The Chancellor's Budget, delivered last week, heralds a lengthy period of hardship in public finances. Experts warn that marketers must reflect this by rapidly transforming the way they promote brands.
The government's strategy to address the recession will leave a hole in the public finances of £90bn annually for years to come, according to The Institute for Fiscal Studies. Plugging that gap will cost every UK family £2840 a year by 2017, it said. Consumer spending and government spending on public services have stalled. Forecasts suggest UK GDP could slump by up to 4% this year and some predict low growth for years to come.
Marco Bertini, professor of marketing at London Business School, said the way consumers choose goods will be modified as they seek bargains in a new era of austerity. ‘The consideration stage between recognising a need and fulfilling it will become much longer and more important as people look for value,' he said. ‘Consumers are getting more creative in finding value-for-money solutions to problems and are looking at alternative categories.'
Chris Sanderson, director of strategy and insight at trend analysts The Future Laboratory, describes the current economy as being in a state of ‘cataclysmic change'.
Recession is feeding into a broader trans-formation in consumption patterns. It is a change that began earlier this decade with an increased consumer focus on ethical and environ-mental concerns. ‘Once we are through this recession, things will never go back to how they were,' warns Sanderson.
He also believes that consumers will save more rather than reverting to credit. Surprisingly, 25- to 34-year-olds emerged as the age group saving most in the last quarter of 2008, according to state-owned savings bank NS&I.
Its study showed that the household savings ratio (savings as a percentage of disposable income) nearly tripled to 4.8% between October and December from 1.7% in the previous quarter. Last week's one-third increase in the tax-free limit on ISA savings, to £10,200, may further promote saving.
Shifting influences
While caution is likely to lead those consumers who have lost out since the banking crisis took hold to save rather than spend, other key factors will also be in play.

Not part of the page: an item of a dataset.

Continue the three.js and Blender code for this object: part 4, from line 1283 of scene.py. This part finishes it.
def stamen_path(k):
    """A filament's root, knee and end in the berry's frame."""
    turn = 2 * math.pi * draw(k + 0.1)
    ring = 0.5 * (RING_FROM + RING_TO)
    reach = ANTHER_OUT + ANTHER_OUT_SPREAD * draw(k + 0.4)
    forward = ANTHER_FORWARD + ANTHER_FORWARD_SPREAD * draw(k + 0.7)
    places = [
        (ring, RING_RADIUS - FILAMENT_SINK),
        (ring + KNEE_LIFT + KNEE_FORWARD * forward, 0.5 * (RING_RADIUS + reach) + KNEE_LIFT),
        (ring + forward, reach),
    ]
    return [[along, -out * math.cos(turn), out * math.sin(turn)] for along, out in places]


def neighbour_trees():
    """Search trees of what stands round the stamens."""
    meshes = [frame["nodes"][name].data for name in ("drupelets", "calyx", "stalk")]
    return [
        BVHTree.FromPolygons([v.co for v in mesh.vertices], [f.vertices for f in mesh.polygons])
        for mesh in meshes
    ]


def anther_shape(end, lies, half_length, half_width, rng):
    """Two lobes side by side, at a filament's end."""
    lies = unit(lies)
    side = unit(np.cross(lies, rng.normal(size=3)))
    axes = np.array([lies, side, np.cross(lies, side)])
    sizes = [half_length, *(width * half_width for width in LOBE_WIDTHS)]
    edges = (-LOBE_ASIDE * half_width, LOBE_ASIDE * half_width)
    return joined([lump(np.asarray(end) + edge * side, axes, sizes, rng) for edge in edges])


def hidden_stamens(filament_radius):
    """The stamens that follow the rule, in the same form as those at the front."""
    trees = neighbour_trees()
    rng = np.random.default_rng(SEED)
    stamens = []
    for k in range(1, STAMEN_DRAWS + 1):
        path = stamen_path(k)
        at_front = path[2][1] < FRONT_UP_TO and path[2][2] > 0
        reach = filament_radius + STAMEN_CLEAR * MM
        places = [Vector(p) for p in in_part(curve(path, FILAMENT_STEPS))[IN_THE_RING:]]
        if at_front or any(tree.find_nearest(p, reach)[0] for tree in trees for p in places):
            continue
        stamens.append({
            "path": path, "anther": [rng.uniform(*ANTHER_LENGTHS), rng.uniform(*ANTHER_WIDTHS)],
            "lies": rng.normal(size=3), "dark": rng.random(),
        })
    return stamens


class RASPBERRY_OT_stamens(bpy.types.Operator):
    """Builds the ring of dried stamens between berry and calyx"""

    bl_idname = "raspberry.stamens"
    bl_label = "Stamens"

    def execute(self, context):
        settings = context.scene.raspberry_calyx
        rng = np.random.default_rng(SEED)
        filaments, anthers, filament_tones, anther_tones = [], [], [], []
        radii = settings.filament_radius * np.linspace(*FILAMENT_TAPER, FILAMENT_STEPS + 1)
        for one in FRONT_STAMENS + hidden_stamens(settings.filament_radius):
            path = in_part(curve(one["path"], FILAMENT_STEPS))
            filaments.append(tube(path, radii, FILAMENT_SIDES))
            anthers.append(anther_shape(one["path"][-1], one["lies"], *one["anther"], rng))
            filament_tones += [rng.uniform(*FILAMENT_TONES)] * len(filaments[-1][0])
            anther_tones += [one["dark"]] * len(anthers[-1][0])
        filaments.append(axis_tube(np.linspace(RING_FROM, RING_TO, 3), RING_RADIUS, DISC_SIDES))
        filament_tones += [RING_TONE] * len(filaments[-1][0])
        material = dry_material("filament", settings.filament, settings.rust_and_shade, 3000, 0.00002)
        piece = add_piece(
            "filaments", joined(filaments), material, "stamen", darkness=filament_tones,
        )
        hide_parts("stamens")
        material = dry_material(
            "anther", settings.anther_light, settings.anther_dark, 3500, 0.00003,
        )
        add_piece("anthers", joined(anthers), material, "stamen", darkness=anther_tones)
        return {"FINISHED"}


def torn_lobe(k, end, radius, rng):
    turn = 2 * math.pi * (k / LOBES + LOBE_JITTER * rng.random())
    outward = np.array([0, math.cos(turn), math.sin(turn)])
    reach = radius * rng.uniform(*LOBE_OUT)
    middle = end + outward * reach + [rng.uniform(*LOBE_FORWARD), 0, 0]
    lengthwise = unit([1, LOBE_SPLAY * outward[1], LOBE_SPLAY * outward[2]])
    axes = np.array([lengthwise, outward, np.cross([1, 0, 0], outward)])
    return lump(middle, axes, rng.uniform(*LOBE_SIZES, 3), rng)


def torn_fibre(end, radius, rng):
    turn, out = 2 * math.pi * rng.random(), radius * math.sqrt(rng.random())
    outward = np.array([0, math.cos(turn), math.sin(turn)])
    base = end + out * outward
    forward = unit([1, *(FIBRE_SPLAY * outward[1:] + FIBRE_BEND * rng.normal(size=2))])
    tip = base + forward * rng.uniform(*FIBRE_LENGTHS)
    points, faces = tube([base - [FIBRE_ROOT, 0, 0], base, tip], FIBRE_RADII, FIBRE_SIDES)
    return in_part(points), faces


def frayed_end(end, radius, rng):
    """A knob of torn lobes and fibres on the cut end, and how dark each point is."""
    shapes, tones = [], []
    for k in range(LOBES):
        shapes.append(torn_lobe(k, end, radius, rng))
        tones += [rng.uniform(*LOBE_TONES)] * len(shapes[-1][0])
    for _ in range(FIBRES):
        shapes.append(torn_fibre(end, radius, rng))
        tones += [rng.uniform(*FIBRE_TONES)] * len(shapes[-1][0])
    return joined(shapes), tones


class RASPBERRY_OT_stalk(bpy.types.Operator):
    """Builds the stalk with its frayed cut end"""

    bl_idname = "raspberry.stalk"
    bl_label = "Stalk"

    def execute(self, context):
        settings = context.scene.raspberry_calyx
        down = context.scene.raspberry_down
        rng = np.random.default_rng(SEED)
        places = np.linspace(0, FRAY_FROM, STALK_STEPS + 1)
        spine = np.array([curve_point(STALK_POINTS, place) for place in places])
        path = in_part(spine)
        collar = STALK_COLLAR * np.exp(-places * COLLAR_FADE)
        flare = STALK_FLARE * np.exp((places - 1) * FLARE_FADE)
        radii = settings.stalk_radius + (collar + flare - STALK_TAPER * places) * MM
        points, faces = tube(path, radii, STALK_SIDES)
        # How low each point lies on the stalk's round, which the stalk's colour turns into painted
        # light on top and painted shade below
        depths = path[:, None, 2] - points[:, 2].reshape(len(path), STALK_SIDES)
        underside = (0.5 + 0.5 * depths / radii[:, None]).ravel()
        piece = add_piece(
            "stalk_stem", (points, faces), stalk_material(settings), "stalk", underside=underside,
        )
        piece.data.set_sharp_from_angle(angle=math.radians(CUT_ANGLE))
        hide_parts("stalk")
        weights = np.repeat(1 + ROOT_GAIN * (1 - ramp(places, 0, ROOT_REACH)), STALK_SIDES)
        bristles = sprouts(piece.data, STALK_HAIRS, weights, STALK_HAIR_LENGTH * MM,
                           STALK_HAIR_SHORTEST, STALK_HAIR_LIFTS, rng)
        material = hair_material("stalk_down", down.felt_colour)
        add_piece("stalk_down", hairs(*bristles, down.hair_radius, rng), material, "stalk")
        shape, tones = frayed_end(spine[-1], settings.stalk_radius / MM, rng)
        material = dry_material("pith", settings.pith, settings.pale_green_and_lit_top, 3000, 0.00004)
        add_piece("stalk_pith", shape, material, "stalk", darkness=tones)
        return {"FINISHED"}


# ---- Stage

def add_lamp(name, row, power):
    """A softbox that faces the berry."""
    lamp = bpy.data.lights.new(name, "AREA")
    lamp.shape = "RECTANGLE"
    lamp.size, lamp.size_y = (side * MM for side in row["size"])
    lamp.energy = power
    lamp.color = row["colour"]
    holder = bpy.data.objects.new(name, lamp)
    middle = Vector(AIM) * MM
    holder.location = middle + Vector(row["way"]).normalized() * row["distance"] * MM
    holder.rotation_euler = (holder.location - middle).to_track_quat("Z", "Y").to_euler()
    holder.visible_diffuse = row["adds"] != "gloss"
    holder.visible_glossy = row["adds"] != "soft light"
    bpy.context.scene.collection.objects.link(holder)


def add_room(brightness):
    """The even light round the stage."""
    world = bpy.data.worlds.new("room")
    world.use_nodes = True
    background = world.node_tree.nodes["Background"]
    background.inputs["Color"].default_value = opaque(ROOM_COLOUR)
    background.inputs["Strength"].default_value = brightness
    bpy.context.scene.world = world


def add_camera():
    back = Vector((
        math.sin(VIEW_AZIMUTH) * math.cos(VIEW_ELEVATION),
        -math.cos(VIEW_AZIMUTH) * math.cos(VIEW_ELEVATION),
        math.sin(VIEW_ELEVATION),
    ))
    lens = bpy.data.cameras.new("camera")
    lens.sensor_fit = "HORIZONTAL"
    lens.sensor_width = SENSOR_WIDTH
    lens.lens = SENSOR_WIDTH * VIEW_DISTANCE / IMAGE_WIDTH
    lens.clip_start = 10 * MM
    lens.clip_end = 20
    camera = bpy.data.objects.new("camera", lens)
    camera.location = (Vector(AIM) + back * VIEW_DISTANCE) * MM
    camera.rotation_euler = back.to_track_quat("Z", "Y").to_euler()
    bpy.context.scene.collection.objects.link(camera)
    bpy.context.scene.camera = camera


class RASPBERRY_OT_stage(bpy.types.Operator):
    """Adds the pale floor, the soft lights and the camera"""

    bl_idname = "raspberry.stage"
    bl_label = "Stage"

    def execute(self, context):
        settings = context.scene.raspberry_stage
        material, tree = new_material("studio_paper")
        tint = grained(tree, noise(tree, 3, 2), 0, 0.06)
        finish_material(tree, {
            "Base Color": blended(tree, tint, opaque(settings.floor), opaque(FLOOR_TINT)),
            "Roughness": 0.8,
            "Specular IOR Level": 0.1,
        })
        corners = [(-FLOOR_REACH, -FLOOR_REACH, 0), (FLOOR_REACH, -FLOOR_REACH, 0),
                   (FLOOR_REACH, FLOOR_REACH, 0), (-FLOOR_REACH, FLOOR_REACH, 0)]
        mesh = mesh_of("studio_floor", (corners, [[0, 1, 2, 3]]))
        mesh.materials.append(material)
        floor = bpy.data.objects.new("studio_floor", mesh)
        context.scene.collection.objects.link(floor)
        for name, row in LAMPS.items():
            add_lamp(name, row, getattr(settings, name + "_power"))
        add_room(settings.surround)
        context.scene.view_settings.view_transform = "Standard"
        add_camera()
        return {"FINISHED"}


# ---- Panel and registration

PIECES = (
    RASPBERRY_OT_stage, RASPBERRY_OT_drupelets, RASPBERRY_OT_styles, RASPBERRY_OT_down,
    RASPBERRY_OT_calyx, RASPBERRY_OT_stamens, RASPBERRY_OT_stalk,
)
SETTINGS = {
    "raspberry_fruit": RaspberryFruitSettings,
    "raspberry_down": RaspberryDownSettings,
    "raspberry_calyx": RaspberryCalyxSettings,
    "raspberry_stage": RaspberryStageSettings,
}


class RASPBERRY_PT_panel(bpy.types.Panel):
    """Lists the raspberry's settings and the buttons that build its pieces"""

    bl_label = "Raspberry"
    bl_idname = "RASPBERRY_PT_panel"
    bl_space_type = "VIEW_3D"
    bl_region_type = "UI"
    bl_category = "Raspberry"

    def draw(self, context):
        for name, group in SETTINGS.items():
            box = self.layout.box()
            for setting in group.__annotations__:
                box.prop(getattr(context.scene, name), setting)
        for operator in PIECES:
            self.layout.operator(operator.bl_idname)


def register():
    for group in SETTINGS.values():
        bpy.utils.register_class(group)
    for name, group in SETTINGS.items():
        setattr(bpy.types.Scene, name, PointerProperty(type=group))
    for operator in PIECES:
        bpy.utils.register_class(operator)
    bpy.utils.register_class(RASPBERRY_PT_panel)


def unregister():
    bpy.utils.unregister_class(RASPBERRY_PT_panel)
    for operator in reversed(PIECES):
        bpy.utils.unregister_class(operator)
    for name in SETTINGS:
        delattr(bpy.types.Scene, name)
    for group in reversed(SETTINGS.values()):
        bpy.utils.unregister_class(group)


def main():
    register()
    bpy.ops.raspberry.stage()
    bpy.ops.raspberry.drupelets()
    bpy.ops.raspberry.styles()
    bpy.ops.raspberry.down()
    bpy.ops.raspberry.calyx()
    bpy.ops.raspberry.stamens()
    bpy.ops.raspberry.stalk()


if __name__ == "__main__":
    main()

Some experts predict that traditional advertising will begin to play a smaller role in influencing choices, as the influence of families, friends and social networks on purchasing habits grows. Online research, meanwhile, will take on a wider role in decision-making.
Most observers believe that retailers' recent focus on price cuts is unsustainable, and that there will eventually be a return to promoting quality and the emotional benefits of brands.

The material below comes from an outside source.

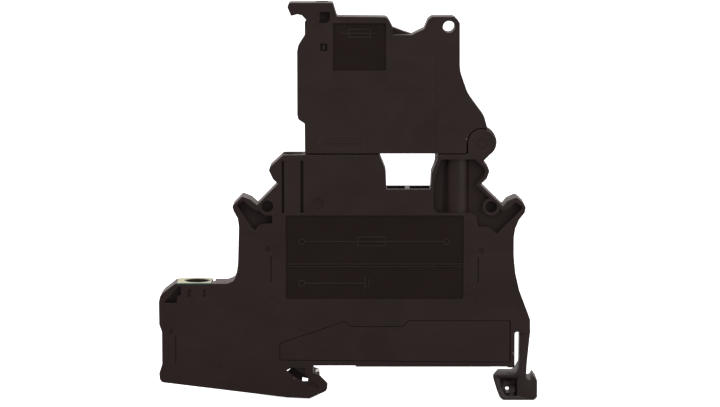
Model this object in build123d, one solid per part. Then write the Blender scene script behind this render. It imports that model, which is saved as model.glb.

‘The big issue brands must face is how they justify their price premiums,' says Mark Wickens, chairman of branding agency Brandhouse. ‘People on tight budgets still care what buying a brand says about them - they want to feel good about their purchases,' he adds. ‘You can never cut your way to growth. In the long term, you have to invest in your assets.'
The length of the recession will have an enormous bearing. If, as the Chancellor predicts, growth returns in 2010, consumers could revert to their former spending habits. If, however, we are still in recession, Wickens says people's discount habits will have become more ingrained and therefore harder to change.
Small luxuries such as chocolate, home-delivery pizza and lipstick are now proving resilient. People are spending more eating in rather than dining out, and taking on their own DIY projects rather than hiring builders and decorators.
Meanwhile, Malcolm McDonald, emeritus professor of marketing at Cranfield University School of Management, believes the strength of the UK's SMEs and major companies will limit the recession's length. ‘The best companies are focusing on core markets and doing genuine 80/20 segmentation, not just slashing and burning,' he says. ‘They are spending less, but more effectively, and will get a higher share and stronger brand.'
UK public services may be facing a decade of austerity, but despite likely tax rises, for the time being, at least, household budgets are being kept buoyant by record low interest rates.
The national economy may remain under pressure for years, but it is far from a disaster for brands that under-stand how to make the most of their marketing assets.